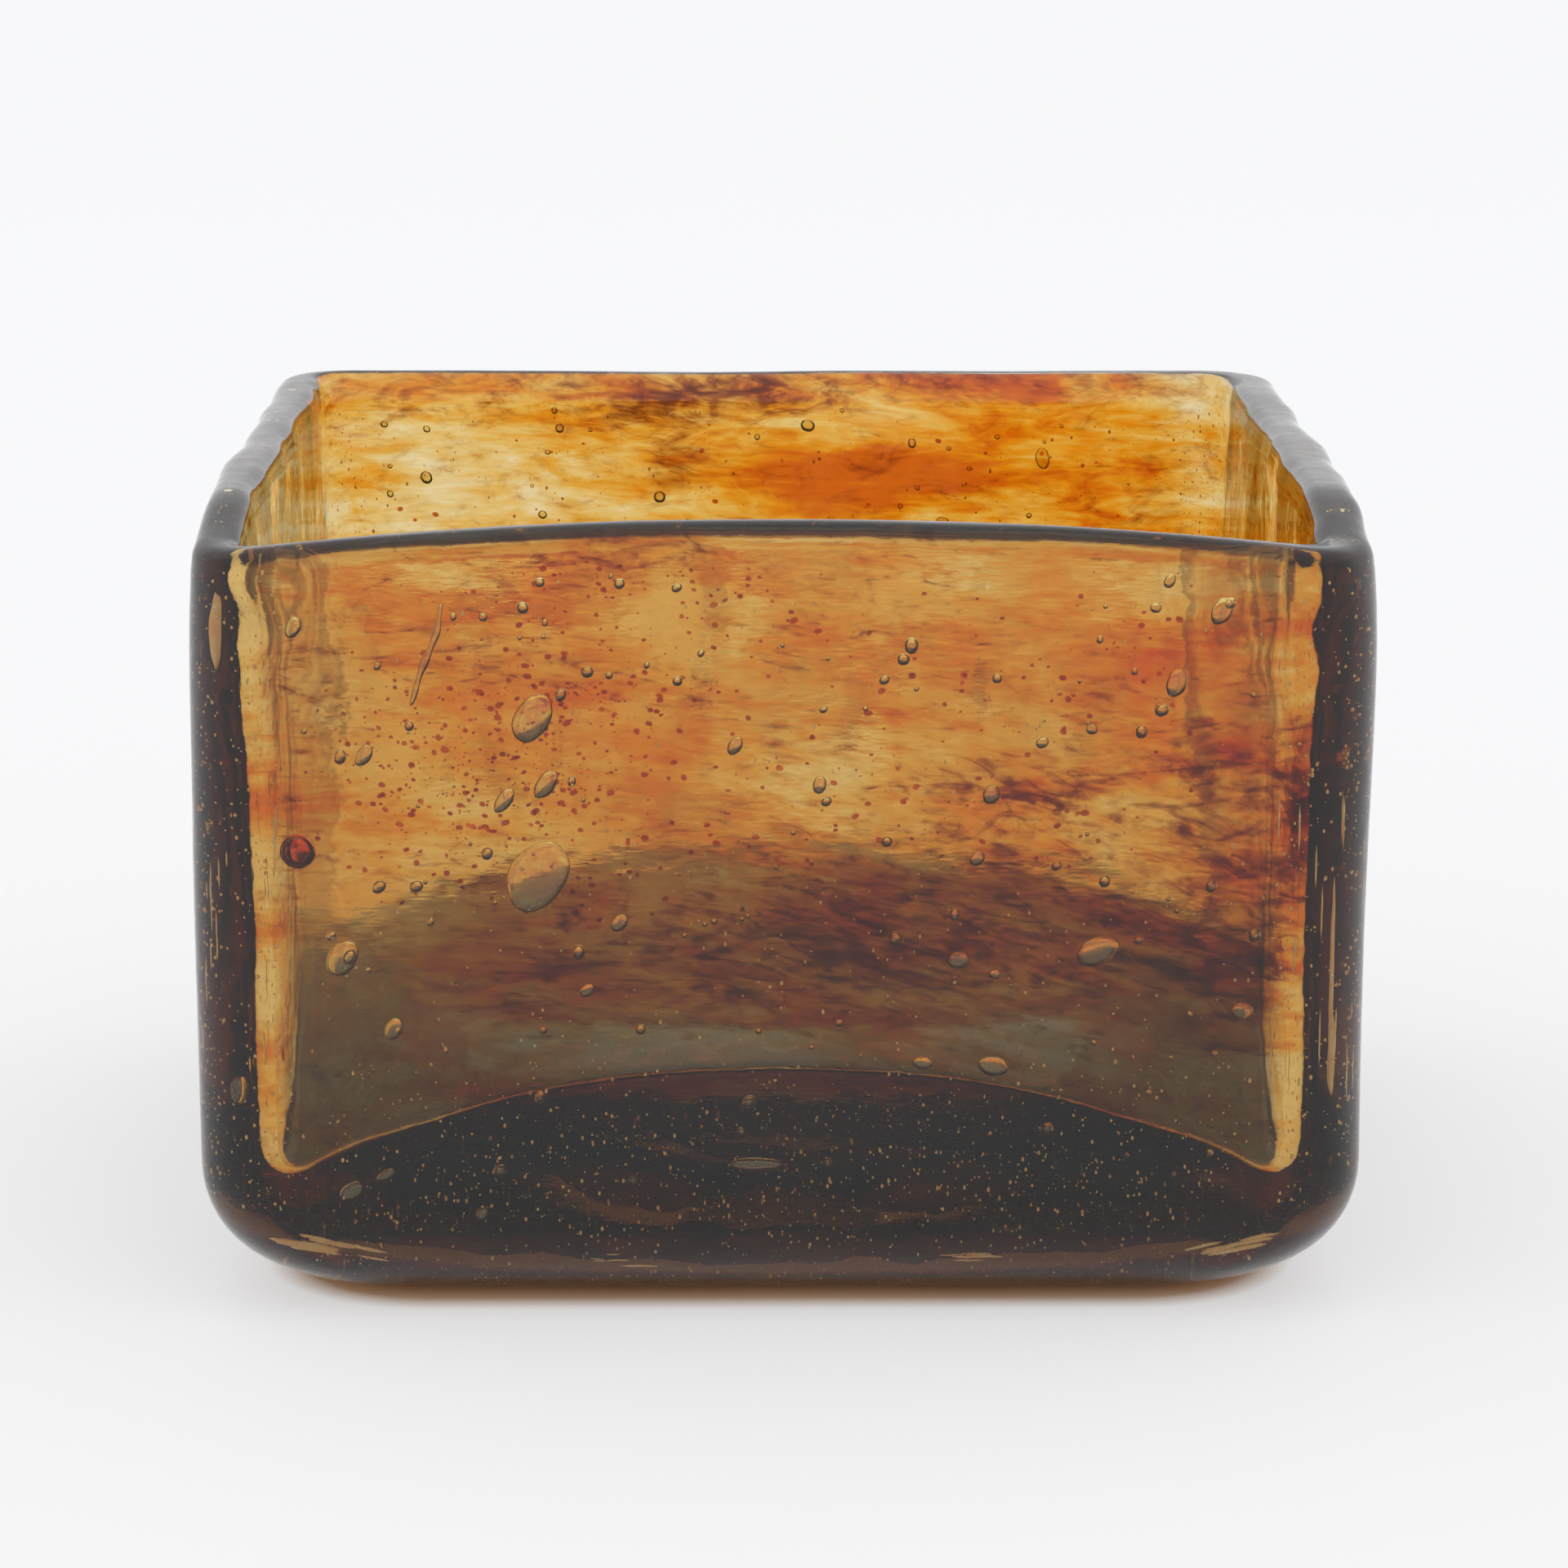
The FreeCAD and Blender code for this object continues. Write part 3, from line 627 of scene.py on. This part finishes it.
# The large bubbles of each wall, by the angle that it faces: place along, height, half length,
# half width, lean.
LARGE = {
    0: [
        (-28.7, 54.7, 4.6, 3.3, 55), (-29.1, 73.7, 3.1, 2.1, 60), (-27.6, 65.8, 1.9, 1.1, 55),
        (-32.5, 63.9, 1.7, 0.9, 55), (-56.9, 84.5, 1.3, 0.9, 65), (-51.8, 44.9, 2.4, 1.7, 60),
        (-48.9, 69.3, 1.4, 0.9, 55), (-45.9, 36.2, 1.4, 1.0, 65), (-19.1, 49.1, 1.2, 0.9, 50),
        (-5.4, 70.4, 1.2, 0.8, 60), (16.8, 31.9, 1.2, 0.8, -5), (25.2, 31.5, 1.8, 1.2, -10),
        (24.7, 64.5, 1.2, 1.0, 70), (37.5, 45.6, 2.7, 1.7, 25), (46.3, 77.8, 1.7, 1.2, 70),
        (51.5, 86.3, 1.7, 1.2, 60), (54.6, 38.2, 1.3, 1.1, 0), (-64.2, 28.6, 1.8, 1.2, 80),
        (-3, 19.4, 3.2, 0.9, 0), (-51.2, 16.3, 1.5, 1.0, 30), (-47.1, 18.2, 1.2, 0.6, 30),
        (-35.7, 13.5, 0.9, 0.7, 60), (43.7, 86.7, 0.7, 0.6, 0), (45.3, 89.8, 0.9, 0.65, 60),
        (-23, 40.9, 1.0, 0.75, 40), (21, 44.5, 1.3, 1.05, 20), (25.3, 42.8, 0.75, 0.65, 0),
        (23.1, 56.8, 1.0, 0.8, 50), (30.6, 70.7, 0.8, 0.65, 30), (36.4, 72.3, 0.7, 0.6, 0),
        (4.5, 65.7, 1.1, 0.8, 80),
    ],
    90: [(-30, 64, 2.6, 1.7, 50), (12, 40, 3.1, 2.2, 60), (38, 72, 1.6, 1.1, 40)],
    180: [
        (-38, 84, 1.5, 1.0, 80), (-24, 74, 1.7, 1.2, 75), (8, 57, 2.8, 1.9, 50),
        (40, 36, 3.2, 2.0, 40),
    ],
    270: [(-42, 50, 2.4, 1.6, 60), (2, 78, 1.5, 1.1, 30), (34, 32, 3.4, 2.3, 50)],
}


def large_bubbles():
    lumps = []
    for facing, bubbles in LARGE.items():
        for along, height, half_long, half_wide, lean in bubbles:
            thick = 0.6 if half_long > 3 else 0.3 * half_wide + 0.15
            points, faces = ellipsoid(half_long, thick, half_wide, lean)
            lumps.append((on_wall(points, facing, along, WALL_MIDDLE, height), faces))
    return merged("large_air_bubbles", lumps)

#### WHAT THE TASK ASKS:
Reproduce every line of the material above exactly.

#### ANSWER IN FULL:
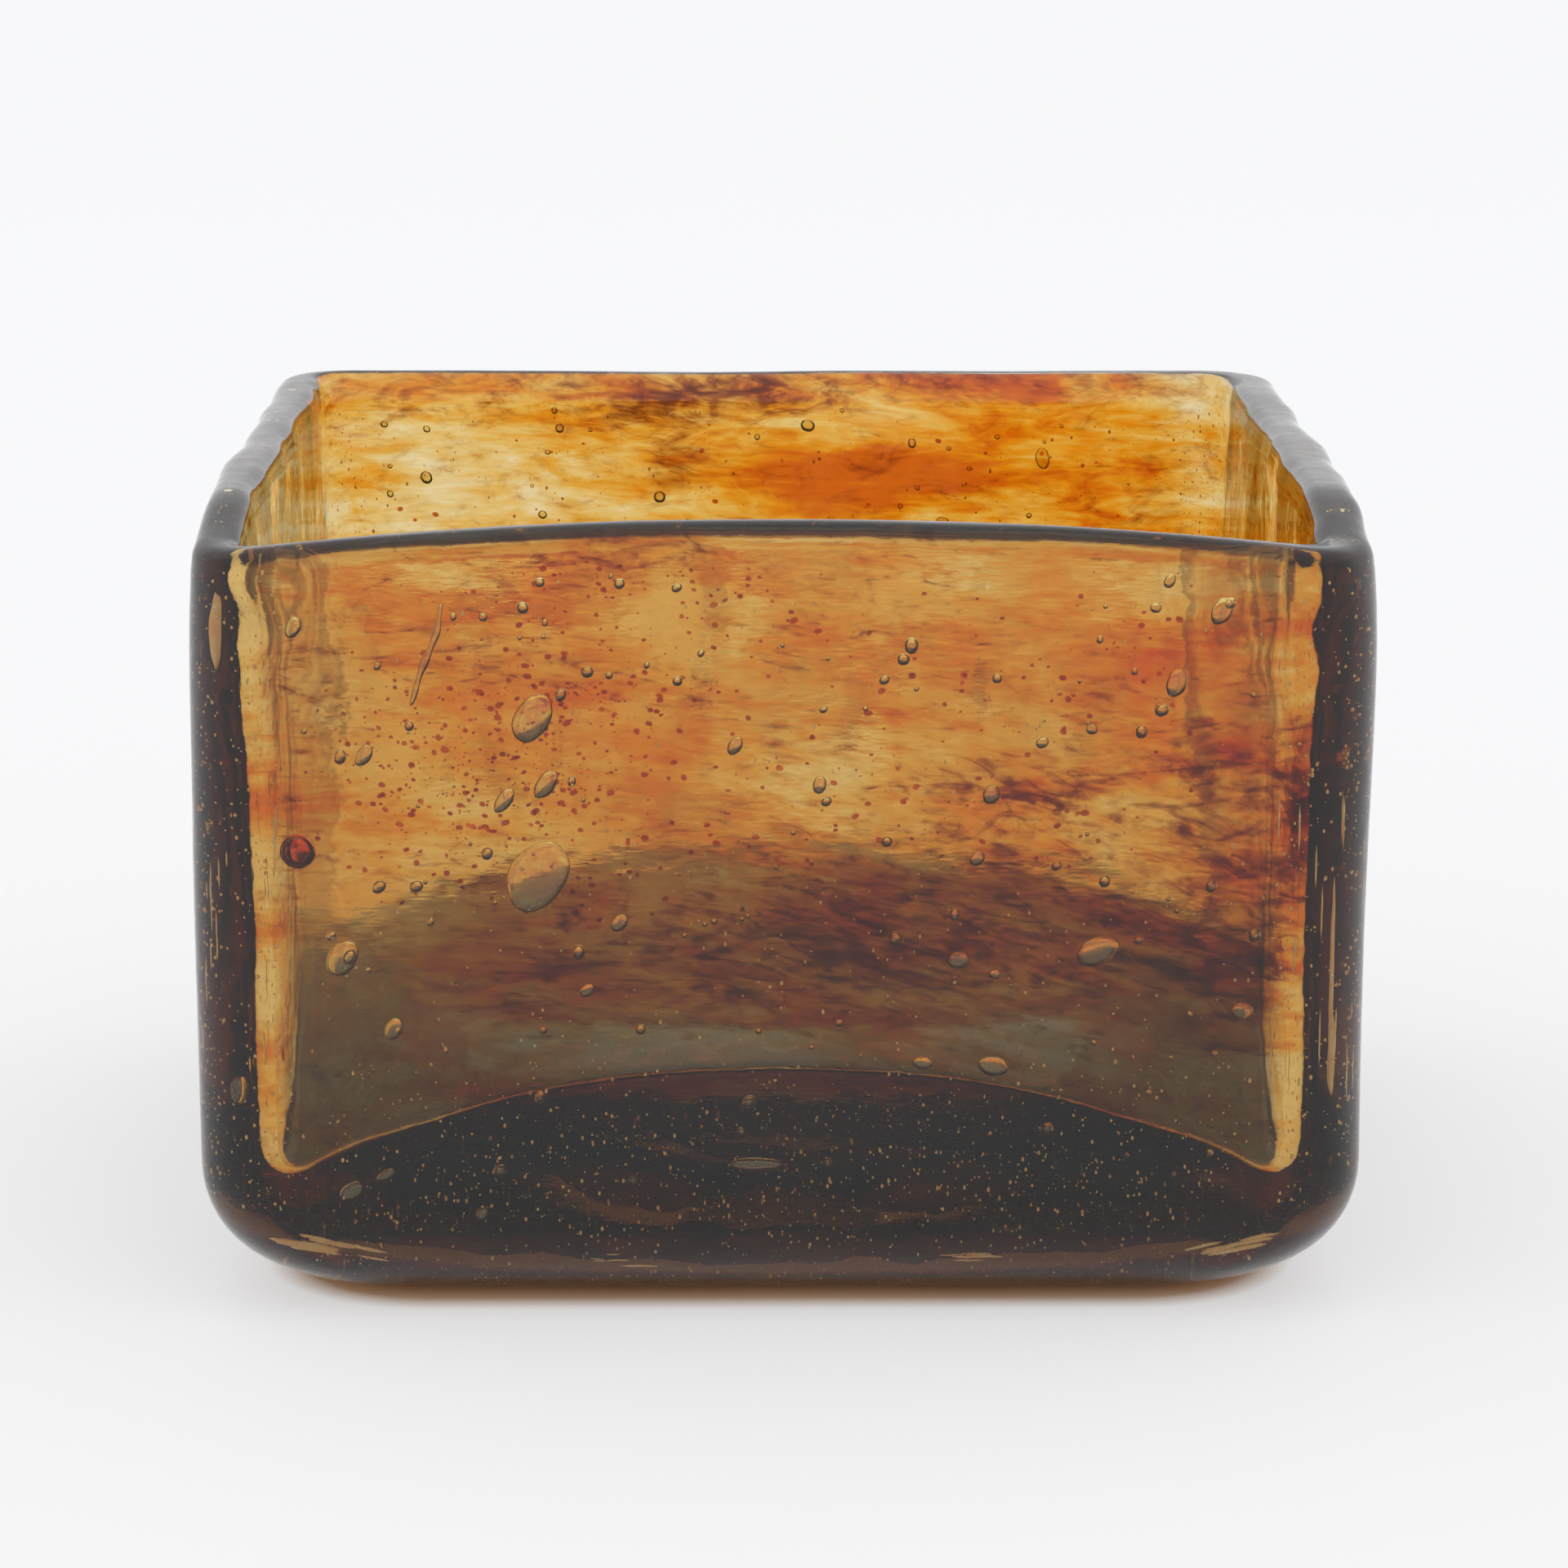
The FreeCAD and Blender code for this object continues. Write part 3, from line 627 of scene.py on. This part finishes it.
# The large bubbles of each wall, by the angle that it faces: place along, height, half length,
# half width, lean.
LARGE = {
    0: [
        (-28.7, 54.7, 4.6, 3.3, 55), (-29.1, 73.7, 3.1, 2.1, 60), (-27.6, 65.8, 1.9, 1.1, 55),
        (-32.5, 63.9, 1.7, 0.9, 55), (-56.9, 84.5, 1.3, 0.9, 65), (-51.8, 44.9, 2.4, 1.7, 60),
        (-48.9, 69.3, 1.4, 0.9, 55), (-45.9, 36.2, 1.4, 1.0, 65), (-19.1, 49.1, 1.2, 0.9, 50),
        (-5.4, 70.4, 1.2, 0.8, 60), (16.8, 31.9, 1.2, 0.8, -5), (25.2, 31.5, 1.8, 1.2, -10),
        (24.7, 64.5, 1.2, 1.0, 70), (37.5, 45.6, 2.7, 1.7, 25), (46.3, 77.8, 1.7, 1.2, 70),
        (51.5, 86.3, 1.7, 1.2, 60), (54.6, 38.2, 1.3, 1.1, 0), (-64.2, 28.6, 1.8, 1.2, 80),
        (-3, 19.4, 3.2, 0.9, 0), (-51.2, 16.3, 1.5, 1.0, 30), (-47.1, 18.2, 1.2, 0.6, 30),
        (-35.7, 13.5, 0.9, 0.7, 60), (43.7, 86.7, 0.7, 0.6, 0), (45.3, 89.8, 0.9, 0.65, 60),
        (-23, 40.9, 1.0, 0.75, 40), (21, 44.5, 1.3, 1.05, 20), (25.3, 42.8, 0.75, 0.65, 0),
        (23.1, 56.8, 1.0, 0.8, 50), (30.6, 70.7, 0.8, 0.65, 30), (36.4, 72.3, 0.7, 0.6, 0),
        (4.5, 65.7, 1.1, 0.8, 80),
    ],
    90: [(-30, 64, 2.6, 1.7, 50), (12, 40, 3.1, 2.2, 60), (38, 72, 1.6, 1.1, 40)],
    180: [
        (-38, 84, 1.5, 1.0, 80), (-24, 74, 1.7, 1.2, 75), (8, 57, 2.8, 1.9, 50),
        (40, 36, 3.2, 2.0, 40),
    ],
    270: [(-42, 50, 2.4, 1.6, 60), (2, 78, 1.5, 1.1, 30), (34, 32, 3.4, 2.3, 50)],
}


def large_bubbles():
    lumps = []
    for facing, bubbles in LARGE.items():
        for along, height, half_long, half_wide, lean in bubbles:
            thick = 0.6 if half_long > 3 else 0.3 * half_wide + 0.15
            points, faces = ellipsoid(half_long, thick, half_wide, lean)
            lumps.append((on_wall(points, facing, along, WALL_MIDDLE, height), faces))
    return merged("large_air_bubbles", lumps)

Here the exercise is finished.